Supplied records ▸
======

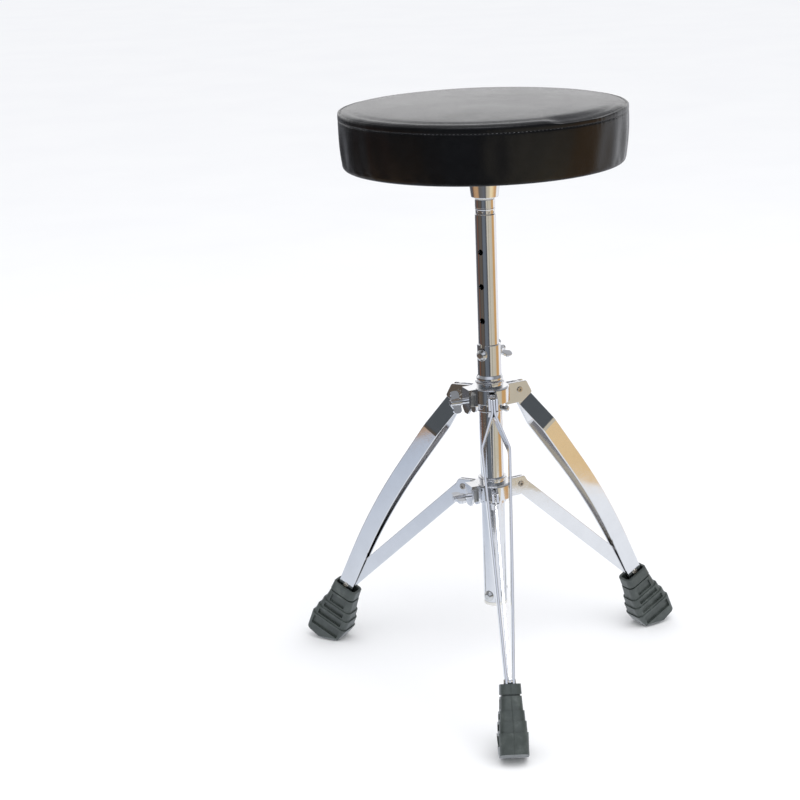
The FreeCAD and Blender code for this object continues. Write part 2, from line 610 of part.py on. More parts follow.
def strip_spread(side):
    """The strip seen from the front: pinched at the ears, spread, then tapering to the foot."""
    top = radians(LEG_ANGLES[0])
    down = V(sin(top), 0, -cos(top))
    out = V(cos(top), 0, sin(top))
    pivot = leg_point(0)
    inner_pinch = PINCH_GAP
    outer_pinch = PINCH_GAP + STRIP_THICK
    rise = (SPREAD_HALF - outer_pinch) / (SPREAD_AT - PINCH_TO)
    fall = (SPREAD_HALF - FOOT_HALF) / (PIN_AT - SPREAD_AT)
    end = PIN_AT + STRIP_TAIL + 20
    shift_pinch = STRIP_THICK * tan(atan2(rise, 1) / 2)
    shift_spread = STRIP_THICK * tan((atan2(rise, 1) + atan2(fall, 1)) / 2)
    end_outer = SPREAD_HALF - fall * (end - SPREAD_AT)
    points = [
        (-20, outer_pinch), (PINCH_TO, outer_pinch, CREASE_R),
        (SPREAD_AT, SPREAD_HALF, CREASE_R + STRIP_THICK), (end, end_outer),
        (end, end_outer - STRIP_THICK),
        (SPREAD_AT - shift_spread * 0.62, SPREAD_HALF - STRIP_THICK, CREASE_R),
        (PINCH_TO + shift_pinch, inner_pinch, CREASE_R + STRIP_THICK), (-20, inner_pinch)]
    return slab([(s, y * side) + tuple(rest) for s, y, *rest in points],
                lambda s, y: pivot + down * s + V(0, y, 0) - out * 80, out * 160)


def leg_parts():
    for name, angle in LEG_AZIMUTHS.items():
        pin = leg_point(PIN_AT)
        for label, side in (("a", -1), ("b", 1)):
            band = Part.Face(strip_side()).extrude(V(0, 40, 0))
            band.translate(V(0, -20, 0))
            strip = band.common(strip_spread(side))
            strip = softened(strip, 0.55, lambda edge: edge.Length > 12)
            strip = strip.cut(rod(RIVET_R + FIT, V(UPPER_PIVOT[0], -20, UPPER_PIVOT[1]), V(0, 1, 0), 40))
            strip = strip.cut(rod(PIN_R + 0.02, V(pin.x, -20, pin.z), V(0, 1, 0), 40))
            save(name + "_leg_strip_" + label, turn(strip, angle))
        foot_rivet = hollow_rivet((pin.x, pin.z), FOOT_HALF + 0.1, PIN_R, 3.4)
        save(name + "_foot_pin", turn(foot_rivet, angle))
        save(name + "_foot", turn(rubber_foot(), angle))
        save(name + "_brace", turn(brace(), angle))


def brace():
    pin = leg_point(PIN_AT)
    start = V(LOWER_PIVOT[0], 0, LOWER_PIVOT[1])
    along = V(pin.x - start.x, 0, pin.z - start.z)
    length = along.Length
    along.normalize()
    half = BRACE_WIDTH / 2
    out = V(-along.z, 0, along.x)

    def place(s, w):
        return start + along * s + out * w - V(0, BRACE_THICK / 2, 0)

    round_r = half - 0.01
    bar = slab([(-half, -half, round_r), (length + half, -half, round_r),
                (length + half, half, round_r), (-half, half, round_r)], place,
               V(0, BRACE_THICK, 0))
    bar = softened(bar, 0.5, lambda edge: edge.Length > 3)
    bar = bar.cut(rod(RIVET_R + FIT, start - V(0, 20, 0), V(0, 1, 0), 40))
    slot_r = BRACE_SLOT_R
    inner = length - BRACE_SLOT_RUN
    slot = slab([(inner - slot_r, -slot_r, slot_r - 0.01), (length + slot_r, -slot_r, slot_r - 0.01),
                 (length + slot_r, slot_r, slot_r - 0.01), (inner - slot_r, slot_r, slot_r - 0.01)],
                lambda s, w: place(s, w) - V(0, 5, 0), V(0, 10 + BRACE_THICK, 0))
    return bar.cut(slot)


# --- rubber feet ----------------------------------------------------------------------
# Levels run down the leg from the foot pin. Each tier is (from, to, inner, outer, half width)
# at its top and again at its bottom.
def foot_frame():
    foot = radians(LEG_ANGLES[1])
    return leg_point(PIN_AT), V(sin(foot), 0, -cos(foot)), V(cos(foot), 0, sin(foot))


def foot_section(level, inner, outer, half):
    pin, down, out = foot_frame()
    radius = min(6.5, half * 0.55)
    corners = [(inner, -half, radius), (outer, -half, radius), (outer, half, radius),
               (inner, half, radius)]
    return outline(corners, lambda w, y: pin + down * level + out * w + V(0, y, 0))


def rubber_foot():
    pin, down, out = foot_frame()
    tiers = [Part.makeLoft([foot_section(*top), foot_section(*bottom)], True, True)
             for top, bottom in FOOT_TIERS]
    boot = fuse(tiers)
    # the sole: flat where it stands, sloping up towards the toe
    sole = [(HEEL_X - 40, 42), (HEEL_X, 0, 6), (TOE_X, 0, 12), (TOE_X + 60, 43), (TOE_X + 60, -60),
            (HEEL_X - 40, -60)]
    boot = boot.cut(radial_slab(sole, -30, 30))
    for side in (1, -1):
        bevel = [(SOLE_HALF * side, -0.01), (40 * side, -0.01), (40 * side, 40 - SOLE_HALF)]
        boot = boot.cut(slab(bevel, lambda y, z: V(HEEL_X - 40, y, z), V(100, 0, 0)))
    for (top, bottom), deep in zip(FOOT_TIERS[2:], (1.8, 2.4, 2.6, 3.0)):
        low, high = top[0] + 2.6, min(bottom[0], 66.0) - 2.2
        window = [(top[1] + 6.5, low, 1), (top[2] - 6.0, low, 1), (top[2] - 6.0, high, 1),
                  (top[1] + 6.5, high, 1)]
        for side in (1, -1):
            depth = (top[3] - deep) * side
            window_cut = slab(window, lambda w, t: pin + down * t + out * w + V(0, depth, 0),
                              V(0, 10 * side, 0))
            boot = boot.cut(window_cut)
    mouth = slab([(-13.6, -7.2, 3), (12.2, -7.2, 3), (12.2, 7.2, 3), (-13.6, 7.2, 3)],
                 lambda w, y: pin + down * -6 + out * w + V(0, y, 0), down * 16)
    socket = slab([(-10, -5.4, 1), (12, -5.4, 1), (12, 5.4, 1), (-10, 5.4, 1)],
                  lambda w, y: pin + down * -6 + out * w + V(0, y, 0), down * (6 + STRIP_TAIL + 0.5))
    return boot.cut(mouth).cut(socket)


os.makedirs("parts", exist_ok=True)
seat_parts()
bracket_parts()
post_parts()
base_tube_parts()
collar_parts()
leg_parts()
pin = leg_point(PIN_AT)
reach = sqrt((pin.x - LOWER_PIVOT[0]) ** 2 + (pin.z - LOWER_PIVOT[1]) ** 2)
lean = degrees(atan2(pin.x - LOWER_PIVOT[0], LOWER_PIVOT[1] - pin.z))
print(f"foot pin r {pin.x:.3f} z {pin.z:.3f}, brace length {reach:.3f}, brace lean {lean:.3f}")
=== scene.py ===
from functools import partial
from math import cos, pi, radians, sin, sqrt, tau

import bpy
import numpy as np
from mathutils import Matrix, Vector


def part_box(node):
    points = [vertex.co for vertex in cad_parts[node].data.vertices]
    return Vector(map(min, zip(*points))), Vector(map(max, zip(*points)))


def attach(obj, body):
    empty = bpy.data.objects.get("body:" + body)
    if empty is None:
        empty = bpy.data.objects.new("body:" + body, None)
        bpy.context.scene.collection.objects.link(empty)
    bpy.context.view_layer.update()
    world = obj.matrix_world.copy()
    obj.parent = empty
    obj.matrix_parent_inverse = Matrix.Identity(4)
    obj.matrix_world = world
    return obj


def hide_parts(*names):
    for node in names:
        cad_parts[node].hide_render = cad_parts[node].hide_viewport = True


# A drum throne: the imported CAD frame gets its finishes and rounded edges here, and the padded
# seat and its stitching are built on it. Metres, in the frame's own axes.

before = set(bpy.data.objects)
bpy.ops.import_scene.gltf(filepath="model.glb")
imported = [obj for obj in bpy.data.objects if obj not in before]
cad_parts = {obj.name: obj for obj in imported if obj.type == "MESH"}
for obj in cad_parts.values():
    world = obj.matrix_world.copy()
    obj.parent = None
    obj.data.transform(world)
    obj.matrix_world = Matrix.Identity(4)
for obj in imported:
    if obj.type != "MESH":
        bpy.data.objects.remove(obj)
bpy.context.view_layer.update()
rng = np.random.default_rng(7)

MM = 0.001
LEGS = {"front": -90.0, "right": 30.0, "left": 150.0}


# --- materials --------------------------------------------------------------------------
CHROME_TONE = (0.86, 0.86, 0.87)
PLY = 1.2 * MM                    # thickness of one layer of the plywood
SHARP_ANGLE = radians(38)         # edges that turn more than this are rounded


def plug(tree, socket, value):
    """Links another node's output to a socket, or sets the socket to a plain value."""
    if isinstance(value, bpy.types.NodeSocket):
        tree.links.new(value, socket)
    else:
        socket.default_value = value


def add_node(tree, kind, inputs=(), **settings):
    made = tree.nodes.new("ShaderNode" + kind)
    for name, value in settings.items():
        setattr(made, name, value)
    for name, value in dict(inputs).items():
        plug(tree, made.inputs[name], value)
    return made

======

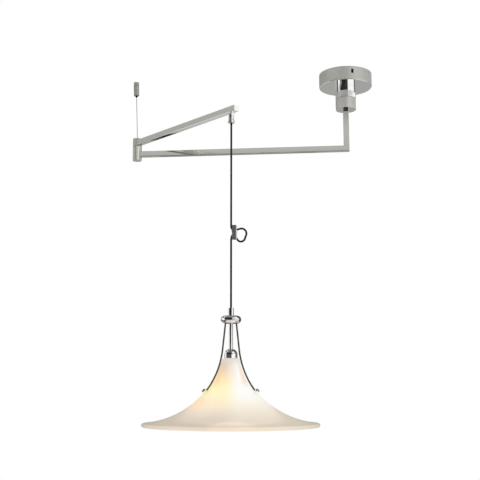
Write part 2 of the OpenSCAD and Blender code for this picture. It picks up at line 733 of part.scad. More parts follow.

======

Given instruction ▸ Where does the word "objects" appear in the listing? List each line that holds it.

Final result ▸
    empty = bpy.data.objects.get("body:" + body)
        empty = bpy.data.objects.new("body:" + body, None)
        bpy.context.scene.collection.objects.link(empty)
before = set(bpy.data.objects)
imported = [obj for obj in bpy.data.objects if obj not in before]
        bpy.data.objects.remove(obj)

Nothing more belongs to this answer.